Supplied information ->
▼
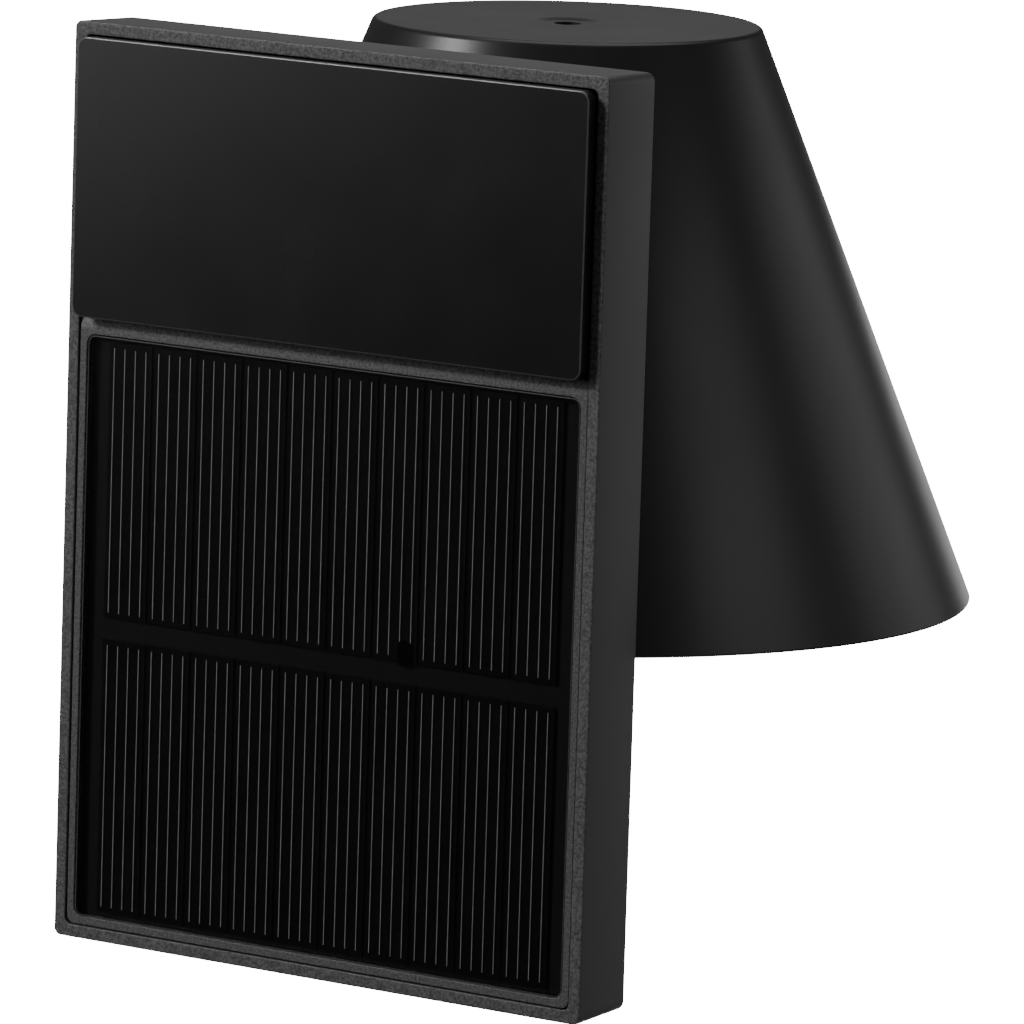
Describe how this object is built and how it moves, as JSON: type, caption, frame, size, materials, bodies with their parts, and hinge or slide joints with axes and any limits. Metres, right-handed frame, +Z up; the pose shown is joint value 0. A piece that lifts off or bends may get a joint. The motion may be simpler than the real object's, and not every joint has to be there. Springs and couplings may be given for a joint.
{
  "type": "solar window lamp",
  "caption": "Flat solar panel housing that sticks to a pane by a glossy pad, with a conical down-light shade fixed to its back.",
  "frame": {"origin": "centre of the pad plate's flat front face, which sticks to the pane", "axes": "-Y out of the pad's face towards the pane, +Z up along the panel, +X across it; the shade hangs on the +Y side"},
  "size_m": [0.1478, 0.1458, 0.16],
  "materials": {
    "housing_black": "black ABS, fine satin sides and a spark-eroded front rim",
    "shade_black": "smooth black ABS, low sheen",
    "pad_gloss": "polished black plate",
    "solar_glass": "clear glossy cover over the cells",
    "silicon": "near-black monocrystalline silicon",
    "solar_backing": "black laminate board",
    "circuit_board": "green solder mask",
    "white_board": "white solder mask on aluminium",
    "white_plastic": "white reflector plastic",
    "opal": "opal diffusing plastic",
    "led_phosphor": "yellow phosphor",
    "black_rubber": "soft black rubber",
    "tape": "foam bonding tape",
    "battery_foil": "pouch foil",
    "steel": "zinc-plated steel",
    "black_screw": "blackened steel",
    "lead_red": "red insulation",
    "lead_black": "black sheath",
    "switch_black": "black moulded plastic",
    "button_black": "smooth black plastic"
  },
  "bodies": {
    "lamp": {"battery_cell": "battery_foil", "battery_lead": "lead_red", "battery_tape": "tape", "board_link": "switch_black", "button_switch": "switch_black", "cable_grommet": "black_rubber", "cell_strip_01": "silicon", "cell_strip_02": "silicon", "cell_strip_03": "silicon", "cell_strip_04": "silicon", "cell_strip_05": "silicon", "cell_strip_06": "silicon", "cell_strip_07": "silicon", "cell_strip_08": "silicon", "cell_strip_09": "silicon", "cell_strip_10": "silicon", "cell_strip_11": "silicon", "cell_strip_12": "silicon", "cell_strip_13": "silicon", "cell_strip_14": "silicon", "cell_strip_15": "silicon", "cell_strip_16": "silicon", "cell_strip_17": "silicon", "cell_strip_18": "silicon", "cell_strip_19": "silicon", "cell_strip_20": "silicon", "diffuser": "opal", "diffuser_ring": "housing_black", "front_bezel": "housing_black", "holder_screw_1": "steel", "holder_screw_2": "steel", "holder_screw_3": "steel", "housing_screw_1": "black_screw", "housing_screw_2": "black_screw", "housing_screw_3": "black_screw", "housing_screw_4": "black_screw", "lamp_holder": "white_plastic", "lamp_lead": "lead_black", "lead_seal": "black_rubber", "led_1": "led_phosphor", "led_2": "led_phosphor", "led_3": "led_phosphor", "led_4": "led_phosphor", "led_board": "white_board", "main_board": "circuit_board", "pad_plate": "pad_gloss", "pad_tape": "tape", "panel_tape": "tape", "rear_housing": "housing_black", "shade": "shade_black", "shade_screw_1": "steel", "shade_screw_2": "steel", "shade_screw_3": "steel", "shade_screw_4": "steel", "solar_board": "solar_backing", "solar_cover": "solar_glass", "solar_lead": "lead_red", "switch_board": "circuit_board"},
    "button": {"power_button": "button_black"}
  },
  "joints": [
    {"name": "button_press", "type": "slide", "parent": "lamp", "child": "button", "axis": [0, 0, -1], "range_m": [0, 0.0008], "stiffness_N_per_m": 800, "springref_m": -0.001}
  ]
}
▲
Aim -> Your task is to print the whole listing again exactly.

Written response ->
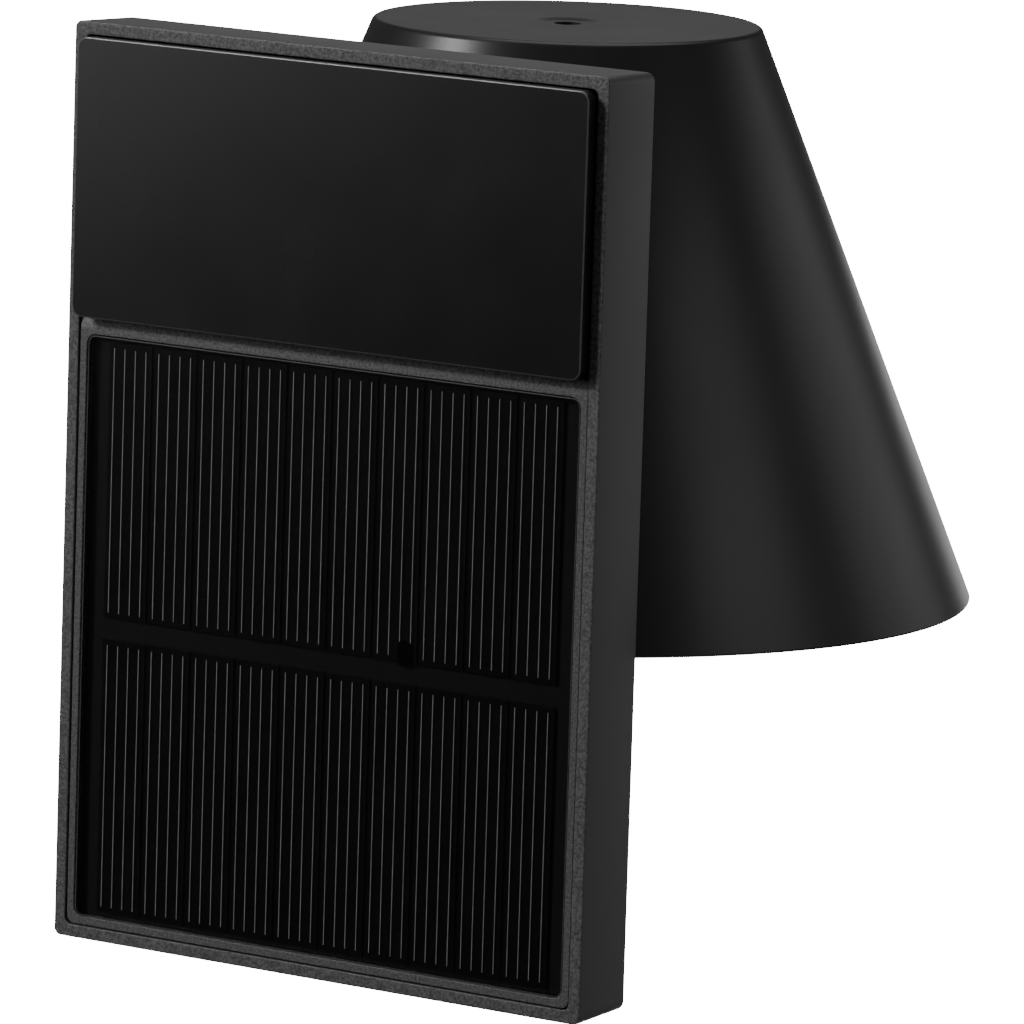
Describe how this object is built and how it moves, as JSON: type, caption, frame, size, materials, bodies with their parts, and hinge or slide joints with axes and any limits. Metres, right-handed frame, +Z up; the pose shown is joint value 0. A piece that lifts off or bends may get a joint. The motion may be simpler than the real object's, and not every joint has to be there. Springs and couplings may be given for a joint.
{
  "type": "solar window lamp",
  "caption": "Flat solar panel housing that sticks to a pane by a glossy pad, with a conical down-light shade fixed to its back.",
  "frame": {"origin": "centre of the pad plate's flat front face, which sticks to the pane", "axes": "-Y out of the pad's face towards the pane, +Z up along the panel, +X across it; the shade hangs on the +Y side"},
  "size_m": [0.1478, 0.1458, 0.16],
  "materials": {
    "housing_black": "black ABS, fine satin sides and a spark-eroded front rim",
    "shade_black": "smooth black ABS, low sheen",
    "pad_gloss": "polished black plate",
    "solar_glass": "clear glossy cover over the cells",
    "silicon": "near-black monocrystalline silicon",
    "solar_backing": "black laminate board",
    "circuit_board": "green solder mask",
    "white_board": "white solder mask on aluminium",
    "white_plastic": "white reflector plastic",
    "opal": "opal diffusing plastic",
    "led_phosphor": "yellow phosphor",
    "black_rubber": "soft black rubber",
    "tape": "foam bonding tape",
    "battery_foil": "pouch foil",
    "steel": "zinc-plated steel",
    "black_screw": "blackened steel",
    "lead_red": "red insulation",
    "lead_black": "black sheath",
    "switch_black": "black moulded plastic",
    "button_black": "smooth black plastic"
  },
  "bodies": {
    "lamp": {"battery_cell": "battery_foil", "battery_lead": "lead_red", "battery_tape": "tape", "board_link": "switch_black", "button_switch": "switch_black", "cable_grommet": "black_rubber", "cell_strip_01": "silicon", "cell_strip_02": "silicon", "cell_strip_03": "silicon", "cell_strip_04": "silicon", "cell_strip_05": "silicon", "cell_strip_06": "silicon", "cell_strip_07": "silicon", "cell_strip_08": "silicon", "cell_strip_09": "silicon", "cell_strip_10": "silicon", "cell_strip_11": "silicon", "cell_strip_12": "silicon", "cell_strip_13": "silicon", "cell_strip_14": "silicon", "cell_strip_15": "silicon", "cell_strip_16": "silicon", "cell_strip_17": "silicon", "cell_strip_18": "silicon", "cell_strip_19": "silicon", "cell_strip_20": "silicon", "diffuser": "opal", "diffuser_ring": "housing_black", "front_bezel": "housing_black", "holder_screw_1": "steel", "holder_screw_2": "steel", "holder_screw_3": "steel", "housing_screw_1": "black_screw", "housing_screw_2": "black_screw", "housing_screw_3": "black_screw", "housing_screw_4": "black_screw", "lamp_holder": "white_plastic", "lamp_lead": "lead_black", "lead_seal": "black_rubber", "led_1": "led_phosphor", "led_2": "led_phosphor", "led_3": "led_phosphor", "led_4": "led_phosphor", "led_board": "white_board", "main_board": "circuit_board", "pad_plate": "pad_gloss", "pad_tape": "tape", "panel_tape": "tape", "rear_housing": "housing_black", "shade": "shade_black", "shade_screw_1": "steel", "shade_screw_2": "steel", "shade_screw_3": "steel", "shade_screw_4": "steel", "solar_board": "solar_backing", "solar_cover": "solar_glass", "solar_lead": "lead_red", "switch_board": "circuit_board"},
    "button": {"power_button": "button_black"}
  },
  "joints": [
    {"name": "button_press", "type": "slide", "parent": "lamp", "child": "button", "axis": [0, 0, -1], "range_m": [0, 0.0008], "stiffness_N_per_m": 800, "springref_m": -0.001}
  ]
}